Entries taken from a collection
********

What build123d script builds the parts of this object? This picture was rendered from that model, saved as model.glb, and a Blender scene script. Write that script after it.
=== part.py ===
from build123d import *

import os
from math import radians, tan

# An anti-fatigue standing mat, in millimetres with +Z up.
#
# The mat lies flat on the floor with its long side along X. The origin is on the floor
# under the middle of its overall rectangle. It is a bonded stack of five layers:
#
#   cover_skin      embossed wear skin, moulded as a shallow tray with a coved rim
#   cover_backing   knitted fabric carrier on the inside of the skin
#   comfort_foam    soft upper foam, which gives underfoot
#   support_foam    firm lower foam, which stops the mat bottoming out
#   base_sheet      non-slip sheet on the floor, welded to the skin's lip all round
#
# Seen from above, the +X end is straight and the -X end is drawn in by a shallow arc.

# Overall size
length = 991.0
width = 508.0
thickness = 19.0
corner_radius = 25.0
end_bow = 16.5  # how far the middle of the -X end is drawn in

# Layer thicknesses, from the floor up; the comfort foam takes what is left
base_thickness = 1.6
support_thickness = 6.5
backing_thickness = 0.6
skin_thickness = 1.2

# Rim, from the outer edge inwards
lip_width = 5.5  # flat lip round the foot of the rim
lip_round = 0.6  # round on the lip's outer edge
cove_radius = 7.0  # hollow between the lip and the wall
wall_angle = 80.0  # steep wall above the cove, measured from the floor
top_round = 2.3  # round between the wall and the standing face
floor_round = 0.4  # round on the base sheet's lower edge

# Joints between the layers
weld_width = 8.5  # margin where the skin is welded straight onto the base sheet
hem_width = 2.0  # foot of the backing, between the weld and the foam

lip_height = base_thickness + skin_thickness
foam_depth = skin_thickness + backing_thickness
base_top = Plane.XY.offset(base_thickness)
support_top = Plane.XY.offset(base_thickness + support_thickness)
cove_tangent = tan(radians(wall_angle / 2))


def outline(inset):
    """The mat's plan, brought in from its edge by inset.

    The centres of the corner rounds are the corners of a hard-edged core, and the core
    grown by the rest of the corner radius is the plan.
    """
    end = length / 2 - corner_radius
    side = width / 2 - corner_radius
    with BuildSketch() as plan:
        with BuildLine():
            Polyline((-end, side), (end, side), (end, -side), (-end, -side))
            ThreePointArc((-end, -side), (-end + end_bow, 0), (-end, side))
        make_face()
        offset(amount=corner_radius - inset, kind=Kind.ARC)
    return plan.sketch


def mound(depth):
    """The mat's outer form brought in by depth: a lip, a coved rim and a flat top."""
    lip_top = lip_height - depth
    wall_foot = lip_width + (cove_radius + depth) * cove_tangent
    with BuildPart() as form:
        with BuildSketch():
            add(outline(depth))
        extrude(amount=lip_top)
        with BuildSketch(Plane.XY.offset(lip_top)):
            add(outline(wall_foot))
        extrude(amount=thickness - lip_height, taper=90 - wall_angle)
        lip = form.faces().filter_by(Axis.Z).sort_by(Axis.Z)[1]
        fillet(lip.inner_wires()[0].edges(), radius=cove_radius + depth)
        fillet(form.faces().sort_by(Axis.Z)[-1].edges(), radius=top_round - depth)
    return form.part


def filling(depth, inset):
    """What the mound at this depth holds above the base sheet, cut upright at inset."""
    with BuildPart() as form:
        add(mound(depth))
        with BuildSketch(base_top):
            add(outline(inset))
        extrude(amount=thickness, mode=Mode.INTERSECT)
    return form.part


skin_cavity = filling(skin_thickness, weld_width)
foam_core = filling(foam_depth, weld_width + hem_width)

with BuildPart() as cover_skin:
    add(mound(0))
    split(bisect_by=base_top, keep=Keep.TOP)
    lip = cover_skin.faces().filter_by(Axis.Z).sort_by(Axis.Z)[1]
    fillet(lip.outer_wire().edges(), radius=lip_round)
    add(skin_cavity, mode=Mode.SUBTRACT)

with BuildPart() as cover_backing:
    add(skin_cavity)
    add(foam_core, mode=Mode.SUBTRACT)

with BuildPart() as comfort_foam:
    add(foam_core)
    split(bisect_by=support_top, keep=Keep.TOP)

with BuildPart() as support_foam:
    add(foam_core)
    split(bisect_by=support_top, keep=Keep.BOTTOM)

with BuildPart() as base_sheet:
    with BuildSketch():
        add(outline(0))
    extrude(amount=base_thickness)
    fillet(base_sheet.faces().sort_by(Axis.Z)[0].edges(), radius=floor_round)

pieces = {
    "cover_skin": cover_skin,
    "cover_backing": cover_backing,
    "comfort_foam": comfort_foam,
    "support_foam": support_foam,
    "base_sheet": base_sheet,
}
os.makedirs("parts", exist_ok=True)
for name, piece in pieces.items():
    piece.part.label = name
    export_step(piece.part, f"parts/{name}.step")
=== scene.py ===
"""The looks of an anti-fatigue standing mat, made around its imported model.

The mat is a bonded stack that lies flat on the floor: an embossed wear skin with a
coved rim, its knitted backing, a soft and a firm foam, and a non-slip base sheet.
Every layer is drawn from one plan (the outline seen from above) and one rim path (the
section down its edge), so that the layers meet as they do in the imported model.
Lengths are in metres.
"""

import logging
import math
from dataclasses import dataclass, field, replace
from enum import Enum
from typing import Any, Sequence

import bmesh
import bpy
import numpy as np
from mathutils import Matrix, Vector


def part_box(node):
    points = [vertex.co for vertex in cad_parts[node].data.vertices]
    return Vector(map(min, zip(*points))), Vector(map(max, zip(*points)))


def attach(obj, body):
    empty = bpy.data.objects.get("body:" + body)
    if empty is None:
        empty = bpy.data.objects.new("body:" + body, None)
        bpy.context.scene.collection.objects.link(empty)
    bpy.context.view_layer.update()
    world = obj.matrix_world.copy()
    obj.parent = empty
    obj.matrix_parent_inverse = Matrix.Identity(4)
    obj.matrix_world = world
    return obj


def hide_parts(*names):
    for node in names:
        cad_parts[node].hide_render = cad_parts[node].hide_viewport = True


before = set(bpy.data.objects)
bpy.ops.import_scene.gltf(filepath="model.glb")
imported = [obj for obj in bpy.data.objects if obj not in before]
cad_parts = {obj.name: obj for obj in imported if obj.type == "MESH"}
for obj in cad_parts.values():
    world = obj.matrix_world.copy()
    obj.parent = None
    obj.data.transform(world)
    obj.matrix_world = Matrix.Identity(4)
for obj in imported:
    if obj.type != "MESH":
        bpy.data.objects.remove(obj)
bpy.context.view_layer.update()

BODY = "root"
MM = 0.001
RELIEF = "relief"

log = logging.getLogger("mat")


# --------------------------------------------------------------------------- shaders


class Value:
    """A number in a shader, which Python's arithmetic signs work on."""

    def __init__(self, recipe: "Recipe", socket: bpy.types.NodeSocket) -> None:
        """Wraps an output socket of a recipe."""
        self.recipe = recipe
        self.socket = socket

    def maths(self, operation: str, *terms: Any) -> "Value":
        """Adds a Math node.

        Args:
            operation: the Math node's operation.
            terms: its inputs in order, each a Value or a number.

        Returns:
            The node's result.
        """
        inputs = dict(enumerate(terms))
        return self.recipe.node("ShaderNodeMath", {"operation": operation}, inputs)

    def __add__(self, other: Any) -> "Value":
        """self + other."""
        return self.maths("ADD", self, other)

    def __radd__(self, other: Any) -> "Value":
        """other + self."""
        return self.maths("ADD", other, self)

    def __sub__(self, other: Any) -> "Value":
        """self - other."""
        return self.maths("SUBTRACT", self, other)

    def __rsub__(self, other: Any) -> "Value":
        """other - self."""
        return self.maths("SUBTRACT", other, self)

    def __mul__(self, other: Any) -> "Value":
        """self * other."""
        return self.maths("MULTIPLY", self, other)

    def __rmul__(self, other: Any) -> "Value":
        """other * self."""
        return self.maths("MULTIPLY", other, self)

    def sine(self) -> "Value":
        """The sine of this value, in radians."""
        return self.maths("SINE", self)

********

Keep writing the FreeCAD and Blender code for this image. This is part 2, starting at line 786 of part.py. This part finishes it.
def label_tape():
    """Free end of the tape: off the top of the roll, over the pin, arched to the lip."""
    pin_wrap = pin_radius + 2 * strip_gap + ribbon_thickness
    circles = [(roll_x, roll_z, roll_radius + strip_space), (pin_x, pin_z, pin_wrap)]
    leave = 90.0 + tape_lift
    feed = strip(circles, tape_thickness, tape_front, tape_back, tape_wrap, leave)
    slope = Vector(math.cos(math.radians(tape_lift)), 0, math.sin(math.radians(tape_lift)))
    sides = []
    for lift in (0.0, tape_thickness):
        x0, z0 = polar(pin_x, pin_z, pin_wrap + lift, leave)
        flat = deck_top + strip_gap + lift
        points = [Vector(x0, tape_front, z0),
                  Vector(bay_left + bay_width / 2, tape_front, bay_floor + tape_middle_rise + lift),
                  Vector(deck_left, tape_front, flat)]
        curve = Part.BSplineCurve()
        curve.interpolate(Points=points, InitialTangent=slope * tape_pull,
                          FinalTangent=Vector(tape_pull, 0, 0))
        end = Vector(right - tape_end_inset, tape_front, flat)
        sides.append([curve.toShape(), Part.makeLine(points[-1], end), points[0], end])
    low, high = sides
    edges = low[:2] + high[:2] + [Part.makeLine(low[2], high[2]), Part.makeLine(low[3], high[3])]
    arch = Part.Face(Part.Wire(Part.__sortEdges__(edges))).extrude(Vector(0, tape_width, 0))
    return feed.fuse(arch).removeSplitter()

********

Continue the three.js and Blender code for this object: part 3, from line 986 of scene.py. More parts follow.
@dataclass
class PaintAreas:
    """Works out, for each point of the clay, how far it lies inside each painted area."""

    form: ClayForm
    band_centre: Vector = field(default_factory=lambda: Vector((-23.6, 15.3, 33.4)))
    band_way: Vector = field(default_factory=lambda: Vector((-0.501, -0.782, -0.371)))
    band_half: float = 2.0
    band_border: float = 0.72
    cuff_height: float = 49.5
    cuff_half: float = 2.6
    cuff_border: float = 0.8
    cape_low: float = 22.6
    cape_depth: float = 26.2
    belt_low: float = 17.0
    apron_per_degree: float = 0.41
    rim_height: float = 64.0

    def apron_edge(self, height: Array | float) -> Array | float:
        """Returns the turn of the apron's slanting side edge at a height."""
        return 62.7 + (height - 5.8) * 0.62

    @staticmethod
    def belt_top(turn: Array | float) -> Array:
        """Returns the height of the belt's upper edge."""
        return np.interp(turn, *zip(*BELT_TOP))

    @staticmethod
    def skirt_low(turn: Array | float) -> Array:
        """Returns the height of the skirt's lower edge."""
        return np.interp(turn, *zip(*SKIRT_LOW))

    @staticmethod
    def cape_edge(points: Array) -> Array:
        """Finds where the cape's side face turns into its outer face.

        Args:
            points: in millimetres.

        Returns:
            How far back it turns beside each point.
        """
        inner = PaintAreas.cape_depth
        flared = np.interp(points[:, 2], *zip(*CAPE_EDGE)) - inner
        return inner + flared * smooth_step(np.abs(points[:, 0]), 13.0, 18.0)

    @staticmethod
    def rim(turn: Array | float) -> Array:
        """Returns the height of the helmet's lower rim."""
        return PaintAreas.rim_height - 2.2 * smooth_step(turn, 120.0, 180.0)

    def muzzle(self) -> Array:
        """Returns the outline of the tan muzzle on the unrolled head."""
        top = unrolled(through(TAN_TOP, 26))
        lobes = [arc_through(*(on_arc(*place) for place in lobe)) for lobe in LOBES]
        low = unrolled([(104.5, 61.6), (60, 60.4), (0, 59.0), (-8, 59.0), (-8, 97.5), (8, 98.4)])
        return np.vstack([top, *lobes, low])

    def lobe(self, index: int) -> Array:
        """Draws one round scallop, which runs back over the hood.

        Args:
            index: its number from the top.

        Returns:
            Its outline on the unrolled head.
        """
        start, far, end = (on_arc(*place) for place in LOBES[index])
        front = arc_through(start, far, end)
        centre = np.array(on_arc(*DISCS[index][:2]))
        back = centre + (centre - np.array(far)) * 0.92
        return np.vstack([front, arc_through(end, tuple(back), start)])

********

What is being asked
Exactly reproduce the lines that run from the line bearing "extrude(amount=thickness, mode=Mode.INTERSECT)" through the line bearing "points = [vertex.co", with both end lines included.

Completed task
        extrude(amount=thickness, mode=Mode.INTERSECT)
    return form.part


skin_cavity = filling(skin_thickness, weld_width)
foam_core = filling(foam_depth, weld_width + hem_width)

with BuildPart() as cover_skin:
    add(mound(0))
    split(bisect_by=base_top, keep=Keep.TOP)
    lip = cover_skin.faces().filter_by(Axis.Z).sort_by(Axis.Z)[1]
    fillet(lip.outer_wire().edges(), radius=lip_round)
    add(skin_cavity, mode=Mode.SUBTRACT)

with BuildPart() as cover_backing:
    add(skin_cavity)
    add(foam_core, mode=Mode.SUBTRACT)

with BuildPart() as comfort_foam:
    add(foam_core)
    split(bisect_by=support_top, keep=Keep.TOP)

with BuildPart() as support_foam:
    add(foam_core)
    split(bisect_by=support_top, keep=Keep.BOTTOM)

with BuildPart() as base_sheet:
    with BuildSketch():
        add(outline(0))
    extrude(amount=base_thickness)
    fillet(base_sheet.faces().sort_by(Axis.Z)[0].edges(), radius=floor_round)

pieces = {
    "cover_skin": cover_skin,
    "cover_backing": cover_backing,
    "comfort_foam": comfort_foam,
    "support_foam": support_foam,
    "base_sheet": base_sheet,
}
os.makedirs("parts", exist_ok=True)
for name, piece in pieces.items():
    piece.part.label = name
    export_step(piece.part, f"parts/{name}.step")
=== scene.py ===
"""The looks of an anti-fatigue standing mat, made around its imported model.

The mat is a bonded stack that lies flat on the floor: an embossed wear skin with a
coved rim, its knitted backing, a soft and a firm foam, and a non-slip base sheet.
Every layer is drawn from one plan (the outline seen from above) and one rim path (the
section down its edge), so that the layers meet as they do in the imported model.
Lengths are in metres.
"""

import logging
import math
from dataclasses import dataclass, field, replace
from enum import Enum
from typing import Any, Sequence

import bmesh
import bpy
import numpy as np
from mathutils import Matrix, Vector


def part_box(node):
    points = [vertex.co for vertex in cad_parts[node].data.vertices]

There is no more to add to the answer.